The Blazers started out the game in glass slippers. The first time they got the ball, they marched the length of the field for an apparent touchdown. Tommy Reamon took the ball on a short dive and appeared to cross the goal line before fumbling. Television replays showed it again and again. They also showed the officials' ruling that Reamon fumbled first, and therefore never scored. The Blazers went down 15-0 at the half, 22-0 after three periods. But they had not given up through the whole thankless season and they were not going to give up now.

And then, just like the script called for, it was Hold on Mama, Here comes Hollywood time.

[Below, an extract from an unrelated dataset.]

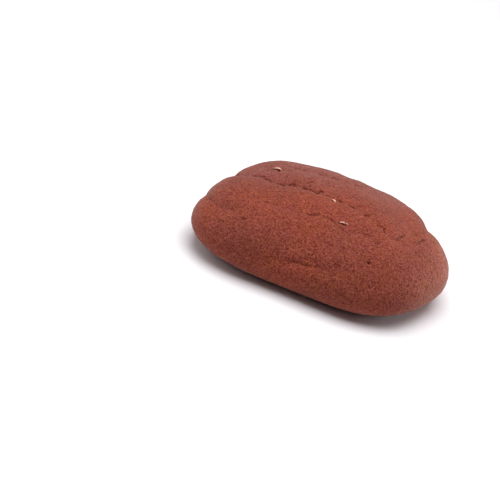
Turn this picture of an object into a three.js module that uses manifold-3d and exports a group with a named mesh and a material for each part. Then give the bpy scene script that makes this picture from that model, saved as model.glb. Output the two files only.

Davis threw a 39-yard scoring pass to Reamon, then came back within minutes with a 40-yard score to Greg Latta. With 4:14 to play, Rod Foster took a punt on his own 24-yard line, hit uo the middle, shook off some tacklers and went 76 yards to score Florida's third touchdown of the period and bring the Blazers within one point, 22-21.

The Blazers missed the "action point," which would have tied the game, and Birmingham ran out the clock.

The Blazers lost. Somebody had let them down.

Some postscripts are in order.

None of the Blazers has been paid for the last three months of the 1974 season and Pardee has charged that the WFL never gave the players their rightful share of the World Bowl proceeds.

Rommie Loudd is out of the WFL and into legal hassles, facing embezzling charges in Florida, and drug charges in Florida and Massachusetts. He has pleaded innocent to all charges.

In January, Jack Pardee was named head coach of the Chicago Bears of the NFL. He has told some of his Blazers players that he will try to take them with him.

There will be a WFL this year, but there won't be a team in Orlando. All that is left is some equipment and furniture that now belongs to Stanley J. Shader.